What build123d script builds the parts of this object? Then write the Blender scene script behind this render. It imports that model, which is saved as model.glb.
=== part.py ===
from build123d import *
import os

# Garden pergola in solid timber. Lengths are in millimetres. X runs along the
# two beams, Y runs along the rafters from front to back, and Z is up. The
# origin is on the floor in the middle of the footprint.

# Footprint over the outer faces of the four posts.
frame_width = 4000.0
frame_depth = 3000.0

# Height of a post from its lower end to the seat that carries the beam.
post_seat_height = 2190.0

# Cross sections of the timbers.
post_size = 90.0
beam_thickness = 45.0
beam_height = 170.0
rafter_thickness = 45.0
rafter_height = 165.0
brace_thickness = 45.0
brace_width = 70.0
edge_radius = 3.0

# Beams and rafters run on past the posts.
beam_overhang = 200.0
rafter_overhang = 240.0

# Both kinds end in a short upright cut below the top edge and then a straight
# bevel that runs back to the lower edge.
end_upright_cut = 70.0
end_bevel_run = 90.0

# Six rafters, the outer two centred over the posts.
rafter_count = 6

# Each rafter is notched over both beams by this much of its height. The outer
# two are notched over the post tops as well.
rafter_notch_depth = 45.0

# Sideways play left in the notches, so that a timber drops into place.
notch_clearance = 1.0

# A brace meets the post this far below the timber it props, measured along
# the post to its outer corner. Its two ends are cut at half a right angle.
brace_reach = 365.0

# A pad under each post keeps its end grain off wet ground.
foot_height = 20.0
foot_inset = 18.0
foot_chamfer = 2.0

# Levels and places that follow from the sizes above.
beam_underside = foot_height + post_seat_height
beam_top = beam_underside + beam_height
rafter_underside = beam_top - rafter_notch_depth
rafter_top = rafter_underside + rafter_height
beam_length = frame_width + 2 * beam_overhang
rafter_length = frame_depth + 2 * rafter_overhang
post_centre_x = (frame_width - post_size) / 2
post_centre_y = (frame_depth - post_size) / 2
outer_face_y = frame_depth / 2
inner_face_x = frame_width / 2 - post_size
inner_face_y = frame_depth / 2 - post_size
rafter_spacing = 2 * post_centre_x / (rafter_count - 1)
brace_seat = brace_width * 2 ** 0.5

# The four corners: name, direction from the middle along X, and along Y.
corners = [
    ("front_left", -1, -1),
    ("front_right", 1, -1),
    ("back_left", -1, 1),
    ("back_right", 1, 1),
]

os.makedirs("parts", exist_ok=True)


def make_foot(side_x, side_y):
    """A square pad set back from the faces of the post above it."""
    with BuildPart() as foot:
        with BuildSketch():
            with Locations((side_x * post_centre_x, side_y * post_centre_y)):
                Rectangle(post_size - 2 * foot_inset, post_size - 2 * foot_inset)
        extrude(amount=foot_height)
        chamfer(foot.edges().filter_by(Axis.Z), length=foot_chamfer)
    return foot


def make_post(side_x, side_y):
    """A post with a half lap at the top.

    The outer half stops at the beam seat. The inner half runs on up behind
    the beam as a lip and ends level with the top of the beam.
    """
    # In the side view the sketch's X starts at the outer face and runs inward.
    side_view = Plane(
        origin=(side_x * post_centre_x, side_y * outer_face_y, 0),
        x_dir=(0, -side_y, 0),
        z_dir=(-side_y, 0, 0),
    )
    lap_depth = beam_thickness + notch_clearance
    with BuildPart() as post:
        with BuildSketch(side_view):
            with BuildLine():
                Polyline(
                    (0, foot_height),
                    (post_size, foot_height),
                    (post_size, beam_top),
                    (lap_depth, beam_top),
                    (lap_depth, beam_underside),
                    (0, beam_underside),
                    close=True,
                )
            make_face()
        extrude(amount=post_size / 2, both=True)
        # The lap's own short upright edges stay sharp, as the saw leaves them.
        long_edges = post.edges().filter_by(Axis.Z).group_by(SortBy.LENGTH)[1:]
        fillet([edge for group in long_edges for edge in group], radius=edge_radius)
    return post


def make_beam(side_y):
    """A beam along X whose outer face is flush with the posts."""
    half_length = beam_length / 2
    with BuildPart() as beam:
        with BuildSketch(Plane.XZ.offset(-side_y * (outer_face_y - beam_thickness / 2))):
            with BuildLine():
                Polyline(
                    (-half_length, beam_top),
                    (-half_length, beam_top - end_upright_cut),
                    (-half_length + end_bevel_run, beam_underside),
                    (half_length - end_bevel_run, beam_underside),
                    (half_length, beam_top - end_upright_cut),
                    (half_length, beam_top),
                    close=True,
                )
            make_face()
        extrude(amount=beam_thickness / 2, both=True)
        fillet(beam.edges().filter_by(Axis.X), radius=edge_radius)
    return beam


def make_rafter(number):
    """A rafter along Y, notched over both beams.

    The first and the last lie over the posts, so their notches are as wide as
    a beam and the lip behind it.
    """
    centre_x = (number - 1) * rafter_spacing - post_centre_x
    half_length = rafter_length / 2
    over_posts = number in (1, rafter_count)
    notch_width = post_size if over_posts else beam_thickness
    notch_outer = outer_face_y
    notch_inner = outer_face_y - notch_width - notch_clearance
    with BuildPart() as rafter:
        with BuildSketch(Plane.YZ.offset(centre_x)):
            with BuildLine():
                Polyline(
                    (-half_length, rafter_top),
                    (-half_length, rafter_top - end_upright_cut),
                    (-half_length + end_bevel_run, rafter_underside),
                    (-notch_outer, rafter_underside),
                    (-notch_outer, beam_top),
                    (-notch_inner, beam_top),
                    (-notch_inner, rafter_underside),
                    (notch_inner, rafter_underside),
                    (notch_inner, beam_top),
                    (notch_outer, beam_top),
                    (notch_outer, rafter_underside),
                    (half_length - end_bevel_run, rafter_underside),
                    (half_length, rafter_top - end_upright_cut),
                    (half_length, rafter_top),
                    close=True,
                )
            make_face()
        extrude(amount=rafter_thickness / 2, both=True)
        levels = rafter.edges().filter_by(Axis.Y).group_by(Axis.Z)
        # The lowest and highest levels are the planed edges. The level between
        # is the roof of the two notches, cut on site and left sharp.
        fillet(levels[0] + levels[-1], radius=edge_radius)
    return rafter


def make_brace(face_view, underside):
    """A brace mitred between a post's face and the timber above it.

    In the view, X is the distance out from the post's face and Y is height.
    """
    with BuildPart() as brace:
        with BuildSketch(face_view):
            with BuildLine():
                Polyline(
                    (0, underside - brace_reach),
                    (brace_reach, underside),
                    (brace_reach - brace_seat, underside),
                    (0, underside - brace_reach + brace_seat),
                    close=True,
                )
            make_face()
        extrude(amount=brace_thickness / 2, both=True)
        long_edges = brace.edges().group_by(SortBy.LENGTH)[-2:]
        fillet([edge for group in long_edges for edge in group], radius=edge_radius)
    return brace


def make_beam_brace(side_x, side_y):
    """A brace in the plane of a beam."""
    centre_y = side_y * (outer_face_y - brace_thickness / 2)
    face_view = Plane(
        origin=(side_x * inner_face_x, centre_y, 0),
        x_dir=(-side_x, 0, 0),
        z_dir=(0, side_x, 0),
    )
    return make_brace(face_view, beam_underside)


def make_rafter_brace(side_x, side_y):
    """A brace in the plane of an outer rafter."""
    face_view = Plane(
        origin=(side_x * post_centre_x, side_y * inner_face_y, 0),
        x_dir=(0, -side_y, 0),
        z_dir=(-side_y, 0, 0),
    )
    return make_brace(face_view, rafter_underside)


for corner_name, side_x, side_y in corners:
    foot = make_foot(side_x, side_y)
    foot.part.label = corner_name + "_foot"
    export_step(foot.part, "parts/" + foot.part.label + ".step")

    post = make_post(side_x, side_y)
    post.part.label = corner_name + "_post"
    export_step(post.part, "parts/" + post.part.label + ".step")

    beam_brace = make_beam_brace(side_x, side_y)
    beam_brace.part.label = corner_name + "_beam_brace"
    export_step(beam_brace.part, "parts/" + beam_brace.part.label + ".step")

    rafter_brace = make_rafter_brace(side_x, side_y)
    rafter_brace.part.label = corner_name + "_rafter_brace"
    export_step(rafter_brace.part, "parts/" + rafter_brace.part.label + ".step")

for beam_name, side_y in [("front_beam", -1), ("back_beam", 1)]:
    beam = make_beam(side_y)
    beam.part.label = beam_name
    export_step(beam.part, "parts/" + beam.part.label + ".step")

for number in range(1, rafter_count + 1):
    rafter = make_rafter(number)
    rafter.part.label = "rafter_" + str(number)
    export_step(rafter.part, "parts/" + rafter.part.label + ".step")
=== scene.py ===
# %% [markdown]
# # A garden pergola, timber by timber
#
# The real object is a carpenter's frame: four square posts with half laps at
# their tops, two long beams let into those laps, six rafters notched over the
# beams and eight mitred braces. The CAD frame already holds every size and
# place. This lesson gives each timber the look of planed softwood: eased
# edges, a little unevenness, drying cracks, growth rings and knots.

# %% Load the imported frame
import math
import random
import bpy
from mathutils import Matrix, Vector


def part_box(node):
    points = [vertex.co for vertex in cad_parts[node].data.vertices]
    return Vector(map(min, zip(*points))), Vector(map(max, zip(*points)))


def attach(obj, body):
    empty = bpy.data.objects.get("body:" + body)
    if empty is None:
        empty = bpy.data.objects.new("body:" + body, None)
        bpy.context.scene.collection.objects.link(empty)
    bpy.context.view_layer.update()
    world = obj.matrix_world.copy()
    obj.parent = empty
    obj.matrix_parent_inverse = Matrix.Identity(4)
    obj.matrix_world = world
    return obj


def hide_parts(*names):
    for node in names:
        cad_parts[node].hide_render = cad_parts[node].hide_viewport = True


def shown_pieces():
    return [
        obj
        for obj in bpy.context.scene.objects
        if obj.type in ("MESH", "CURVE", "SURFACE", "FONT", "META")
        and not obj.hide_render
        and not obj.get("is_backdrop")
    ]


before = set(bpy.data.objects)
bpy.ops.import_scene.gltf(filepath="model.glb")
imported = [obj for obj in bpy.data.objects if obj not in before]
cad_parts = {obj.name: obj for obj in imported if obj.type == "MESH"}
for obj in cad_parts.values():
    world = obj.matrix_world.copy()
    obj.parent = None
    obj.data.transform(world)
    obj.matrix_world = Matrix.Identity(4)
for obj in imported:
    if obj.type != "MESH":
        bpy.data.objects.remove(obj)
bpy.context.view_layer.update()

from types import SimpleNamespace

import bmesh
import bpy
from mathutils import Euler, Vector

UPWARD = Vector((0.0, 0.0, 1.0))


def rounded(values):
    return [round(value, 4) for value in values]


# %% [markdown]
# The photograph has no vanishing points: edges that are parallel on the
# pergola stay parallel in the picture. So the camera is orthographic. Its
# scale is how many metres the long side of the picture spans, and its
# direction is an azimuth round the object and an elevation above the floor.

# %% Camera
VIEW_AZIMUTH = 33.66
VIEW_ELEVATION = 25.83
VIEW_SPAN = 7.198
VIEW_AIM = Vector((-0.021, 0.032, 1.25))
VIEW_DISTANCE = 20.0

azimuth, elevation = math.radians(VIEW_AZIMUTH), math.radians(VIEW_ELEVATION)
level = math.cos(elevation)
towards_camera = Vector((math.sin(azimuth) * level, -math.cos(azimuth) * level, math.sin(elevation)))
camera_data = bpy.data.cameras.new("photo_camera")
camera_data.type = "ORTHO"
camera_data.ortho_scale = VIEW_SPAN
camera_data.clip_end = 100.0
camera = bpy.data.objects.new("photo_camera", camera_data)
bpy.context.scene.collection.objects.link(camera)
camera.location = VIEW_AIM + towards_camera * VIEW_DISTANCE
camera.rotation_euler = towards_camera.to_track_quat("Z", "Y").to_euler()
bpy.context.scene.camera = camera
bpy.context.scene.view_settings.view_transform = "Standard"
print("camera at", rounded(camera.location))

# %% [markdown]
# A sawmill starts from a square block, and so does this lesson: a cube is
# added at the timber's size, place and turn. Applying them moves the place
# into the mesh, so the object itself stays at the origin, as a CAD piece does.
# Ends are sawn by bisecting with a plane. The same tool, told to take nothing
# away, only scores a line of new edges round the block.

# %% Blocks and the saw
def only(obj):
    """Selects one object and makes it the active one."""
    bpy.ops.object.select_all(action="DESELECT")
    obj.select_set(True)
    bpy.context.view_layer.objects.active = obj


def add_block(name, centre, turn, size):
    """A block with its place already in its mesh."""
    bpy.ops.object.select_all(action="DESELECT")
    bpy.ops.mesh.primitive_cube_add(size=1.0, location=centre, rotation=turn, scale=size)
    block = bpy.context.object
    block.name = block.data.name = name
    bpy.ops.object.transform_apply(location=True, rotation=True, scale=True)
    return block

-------

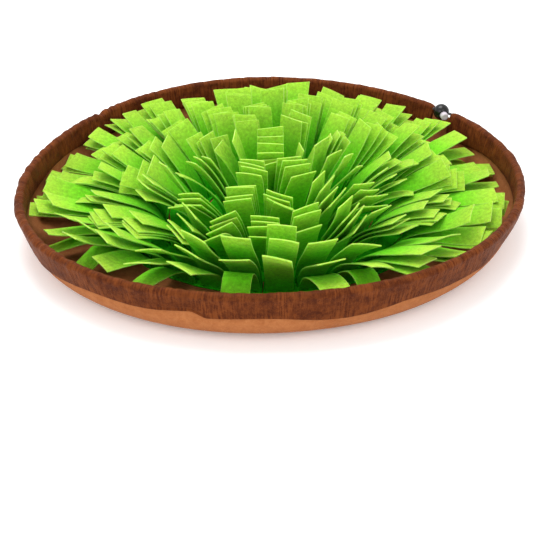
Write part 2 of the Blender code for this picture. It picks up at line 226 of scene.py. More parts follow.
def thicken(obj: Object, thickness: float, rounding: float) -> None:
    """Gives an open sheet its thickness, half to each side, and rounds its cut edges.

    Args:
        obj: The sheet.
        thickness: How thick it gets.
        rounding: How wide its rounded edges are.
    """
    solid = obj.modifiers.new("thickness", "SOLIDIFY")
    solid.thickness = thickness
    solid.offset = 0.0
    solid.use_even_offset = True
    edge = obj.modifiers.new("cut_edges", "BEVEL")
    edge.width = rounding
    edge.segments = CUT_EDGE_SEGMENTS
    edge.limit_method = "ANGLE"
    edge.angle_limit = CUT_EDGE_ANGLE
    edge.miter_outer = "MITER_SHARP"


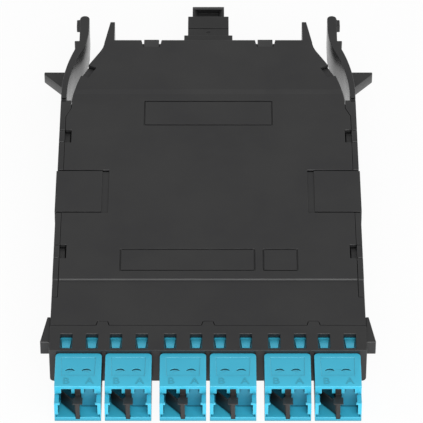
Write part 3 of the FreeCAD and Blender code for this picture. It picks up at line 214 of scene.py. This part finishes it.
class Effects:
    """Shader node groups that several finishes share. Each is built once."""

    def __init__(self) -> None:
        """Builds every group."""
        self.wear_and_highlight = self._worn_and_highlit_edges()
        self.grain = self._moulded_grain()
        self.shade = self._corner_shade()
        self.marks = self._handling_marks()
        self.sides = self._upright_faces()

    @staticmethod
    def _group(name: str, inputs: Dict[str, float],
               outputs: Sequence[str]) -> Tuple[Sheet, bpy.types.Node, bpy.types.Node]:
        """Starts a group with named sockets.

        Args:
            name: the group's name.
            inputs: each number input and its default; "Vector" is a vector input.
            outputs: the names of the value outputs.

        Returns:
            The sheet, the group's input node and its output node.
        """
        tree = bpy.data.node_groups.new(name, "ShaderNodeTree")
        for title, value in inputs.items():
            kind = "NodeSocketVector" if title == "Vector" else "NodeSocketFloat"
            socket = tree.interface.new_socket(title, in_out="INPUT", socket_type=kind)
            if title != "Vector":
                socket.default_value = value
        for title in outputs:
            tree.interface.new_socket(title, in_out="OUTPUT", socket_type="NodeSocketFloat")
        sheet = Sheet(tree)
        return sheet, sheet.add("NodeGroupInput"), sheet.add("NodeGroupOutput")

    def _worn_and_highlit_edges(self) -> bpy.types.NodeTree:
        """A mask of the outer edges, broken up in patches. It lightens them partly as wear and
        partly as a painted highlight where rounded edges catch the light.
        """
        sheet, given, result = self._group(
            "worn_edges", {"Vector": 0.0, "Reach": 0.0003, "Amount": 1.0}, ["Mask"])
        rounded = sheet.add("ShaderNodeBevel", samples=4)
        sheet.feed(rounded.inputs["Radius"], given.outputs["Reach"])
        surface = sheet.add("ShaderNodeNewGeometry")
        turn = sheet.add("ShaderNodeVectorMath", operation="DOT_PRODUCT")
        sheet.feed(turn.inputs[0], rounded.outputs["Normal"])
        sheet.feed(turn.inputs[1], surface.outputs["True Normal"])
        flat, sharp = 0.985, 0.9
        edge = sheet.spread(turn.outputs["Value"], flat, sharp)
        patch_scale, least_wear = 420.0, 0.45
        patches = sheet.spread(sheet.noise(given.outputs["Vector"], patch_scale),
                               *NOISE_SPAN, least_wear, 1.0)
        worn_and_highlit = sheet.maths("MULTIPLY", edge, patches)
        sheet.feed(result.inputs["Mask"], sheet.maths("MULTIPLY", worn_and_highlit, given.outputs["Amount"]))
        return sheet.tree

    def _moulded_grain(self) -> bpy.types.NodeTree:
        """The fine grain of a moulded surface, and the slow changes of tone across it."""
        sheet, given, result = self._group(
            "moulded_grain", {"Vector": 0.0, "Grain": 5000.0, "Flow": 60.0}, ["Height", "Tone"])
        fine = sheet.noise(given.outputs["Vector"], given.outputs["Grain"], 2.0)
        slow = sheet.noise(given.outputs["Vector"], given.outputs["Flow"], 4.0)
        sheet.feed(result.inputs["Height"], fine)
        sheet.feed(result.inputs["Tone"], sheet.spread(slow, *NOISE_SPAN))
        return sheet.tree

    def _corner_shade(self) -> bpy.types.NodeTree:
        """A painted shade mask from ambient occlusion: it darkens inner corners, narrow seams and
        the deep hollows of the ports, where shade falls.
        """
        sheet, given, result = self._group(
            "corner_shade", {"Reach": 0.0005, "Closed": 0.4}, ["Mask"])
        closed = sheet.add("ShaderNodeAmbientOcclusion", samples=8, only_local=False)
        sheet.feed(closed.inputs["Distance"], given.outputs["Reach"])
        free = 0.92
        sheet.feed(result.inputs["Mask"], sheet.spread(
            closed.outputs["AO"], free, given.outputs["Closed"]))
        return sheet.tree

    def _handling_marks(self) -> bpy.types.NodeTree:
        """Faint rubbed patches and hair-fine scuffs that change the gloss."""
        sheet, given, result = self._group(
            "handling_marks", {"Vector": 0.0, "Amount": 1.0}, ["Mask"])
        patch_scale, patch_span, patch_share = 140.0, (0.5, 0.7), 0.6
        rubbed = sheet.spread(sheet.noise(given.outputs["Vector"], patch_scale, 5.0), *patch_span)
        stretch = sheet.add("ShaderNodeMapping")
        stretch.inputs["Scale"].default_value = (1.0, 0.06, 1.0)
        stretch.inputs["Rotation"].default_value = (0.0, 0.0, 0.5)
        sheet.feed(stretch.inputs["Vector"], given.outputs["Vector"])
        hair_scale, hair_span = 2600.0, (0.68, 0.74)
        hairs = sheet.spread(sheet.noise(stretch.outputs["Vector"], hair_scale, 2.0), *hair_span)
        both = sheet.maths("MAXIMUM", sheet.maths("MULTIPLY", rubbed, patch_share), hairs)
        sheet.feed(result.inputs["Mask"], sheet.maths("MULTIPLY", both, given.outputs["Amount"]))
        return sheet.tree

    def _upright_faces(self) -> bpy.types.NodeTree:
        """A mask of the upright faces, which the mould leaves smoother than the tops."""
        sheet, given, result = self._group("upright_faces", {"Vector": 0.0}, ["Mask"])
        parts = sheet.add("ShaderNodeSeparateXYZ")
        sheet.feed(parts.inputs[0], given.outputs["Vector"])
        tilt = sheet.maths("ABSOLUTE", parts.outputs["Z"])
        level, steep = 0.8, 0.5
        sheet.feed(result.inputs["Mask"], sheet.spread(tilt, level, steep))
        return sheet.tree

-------

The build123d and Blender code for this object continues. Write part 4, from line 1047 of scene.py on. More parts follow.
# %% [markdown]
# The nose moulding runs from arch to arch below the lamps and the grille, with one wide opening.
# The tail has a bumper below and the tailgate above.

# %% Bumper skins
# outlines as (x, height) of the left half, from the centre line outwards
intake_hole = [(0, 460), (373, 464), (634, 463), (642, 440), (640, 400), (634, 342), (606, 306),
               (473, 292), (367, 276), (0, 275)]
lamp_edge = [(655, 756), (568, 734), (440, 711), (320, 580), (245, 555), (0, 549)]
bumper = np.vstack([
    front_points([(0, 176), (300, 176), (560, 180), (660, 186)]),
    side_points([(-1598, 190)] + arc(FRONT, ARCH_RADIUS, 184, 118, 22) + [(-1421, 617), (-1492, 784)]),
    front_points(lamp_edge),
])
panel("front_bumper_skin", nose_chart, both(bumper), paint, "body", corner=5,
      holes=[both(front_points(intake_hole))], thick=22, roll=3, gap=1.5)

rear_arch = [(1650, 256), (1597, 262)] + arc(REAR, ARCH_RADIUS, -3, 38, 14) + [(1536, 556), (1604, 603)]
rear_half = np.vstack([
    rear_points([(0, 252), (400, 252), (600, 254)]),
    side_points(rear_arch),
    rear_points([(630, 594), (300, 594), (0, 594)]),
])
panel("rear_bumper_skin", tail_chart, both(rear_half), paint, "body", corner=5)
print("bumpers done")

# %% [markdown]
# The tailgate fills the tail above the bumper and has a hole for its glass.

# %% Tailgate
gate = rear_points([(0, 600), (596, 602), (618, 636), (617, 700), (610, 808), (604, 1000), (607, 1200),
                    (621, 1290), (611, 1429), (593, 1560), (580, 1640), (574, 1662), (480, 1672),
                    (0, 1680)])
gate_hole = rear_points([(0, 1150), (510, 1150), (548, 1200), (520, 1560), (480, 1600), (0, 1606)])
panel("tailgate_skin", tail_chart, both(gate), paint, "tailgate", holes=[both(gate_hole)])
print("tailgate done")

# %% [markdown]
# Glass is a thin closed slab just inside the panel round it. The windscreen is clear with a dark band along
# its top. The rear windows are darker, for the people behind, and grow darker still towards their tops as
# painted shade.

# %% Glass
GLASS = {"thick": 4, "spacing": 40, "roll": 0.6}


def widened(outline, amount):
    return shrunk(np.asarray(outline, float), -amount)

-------

◆ Task goal
Retype the entries above exactly, but only from the line containing "if obj.type in" through the line containing "from types import SimpleNamespace", both included.

◆ Written reply
        if obj.type in ("MESH", "CURVE", "SURFACE", "FONT", "META")
        and not obj.hide_render
        and not obj.get("is_backdrop")
    ]


before = set(bpy.data.objects)
bpy.ops.import_scene.gltf(filepath="model.glb")
imported = [obj for obj in bpy.data.objects if obj not in before]
cad_parts = {obj.name: obj for obj in imported if obj.type == "MESH"}
for obj in cad_parts.values():
    world = obj.matrix_world.copy()
    obj.parent = None
    obj.data.transform(world)
    obj.matrix_world = Matrix.Identity(4)
for obj in imported:
    if obj.type != "MESH":
        bpy.data.objects.remove(obj)
bpy.context.view_layer.update()

from types import SimpleNamespace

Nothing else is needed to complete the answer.